Cette trêve est très fragile, principalement à cause de la complexité
sur le terrain. Le massacre des étudiants religieux à Jérusalem
n’étant pas directement lié au Hamas, Israël a évité de mener des
représailles dans la bande de Gaza. En même temps, Israël ne perdra
pas son temps à rechercher qui sera derrière le prochain attentat
venu de la bande de Gaza, même si le Hamas n’a pas de responsabilité
directe. Et, de toute façon, la trêve n’est pas totale. Jeudi matin,
des membres du Jihad islamique ont fait sauter une bombe qui a tué un
soldat dans une jeep, près du kibboutz Ein Hashlosha.
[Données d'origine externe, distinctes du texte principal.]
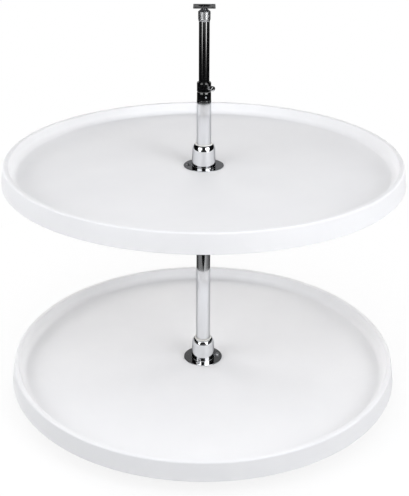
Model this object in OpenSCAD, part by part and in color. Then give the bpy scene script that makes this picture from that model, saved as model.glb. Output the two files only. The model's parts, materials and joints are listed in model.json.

Autre problème : le plan égyptien. Le chef des services secrets
égyptiens, le général Omar Suleiman, qui devait se rendre en Israël
et dans les territoires palestiniens pour faire avancer son plan, a
une fois de plus remis son déplacement, pour la deuxième semaine de
suite. Le Hamas exige en préalable la réouverture des passages
frontaliers, en particulier celui de Ra fah. Or, il est très
difficile de parvenir à un accord sur cette question qui soit
acceptable à la fois par le Hamas et par Israël. Ces derniers mois,
une idée avait été émise selon laquelle les forces de l’Autorité
palestinienne, fidèles à Mahmoud Abbas, représentent les Palestiniens
aux passages frontaliers. Mais la méfiance entre le Fatah et le
Hamas, surtout depuis le coup de force du Hamas à Gaza en juin
dernier, est exceptionnellement forte. Par exemple, où seraient logés
ces surveillants palestiniens, une fois leur tout de garde terminé ?
Oseront-ils passer la nuit dans la bande de Gaza, sûrs de l’immunité
que le Hamas leur garantirait ?

Pour le moment, le Hamas ne souhaite faire aucune concession. Il
maintient sa position initiale : les officiers du Fatah
s’occuperaient des tâches administratives du côté palestinien, mais
une force armée du Hamas serait également postée sur les lieux.
Solution acceptable ni par Israël, ni par l’Autorité palestinienne,
car cela reviendrait à accorder le dernier mot au Hamas aux passages
frontaliers.

Comme souvent, il est compliqué de se faire une idée claire à partir
des déclarations des porte-parole du Hamas. Des proches d’Ismaïl
Haniyeh tentaient de faire savoir que l’accord était conclu. D’autres
membres du Hamas, qui ne font pas partie du gouvernement, démentaient
et affirmaient que, pour le moment, il n’y avait pas d’accord, ni
avec l’Egypte ni avec Israël.

Du côté de l’armée israélienne, on dit que depuis quelque temps, le
vrai décisionnaire au Hamas n’est plus Ismaïl Haniyeh, ni même Khaled
Mesh’al depuis Damas, mais Ahmed Jabari, qui dirige l’aile militaire
du Hamas. C’est l’homme qui a mené l’opération de la brèche dans la
frontière avec l’Egypte à Rafah en janvier dernier, malgré les
réserves de Mesh’al. Les positions de Jabari sont dures et sans
compromis. Il est peu probable qu’il soit prêt à faire des
concessions sur le plan idéologique.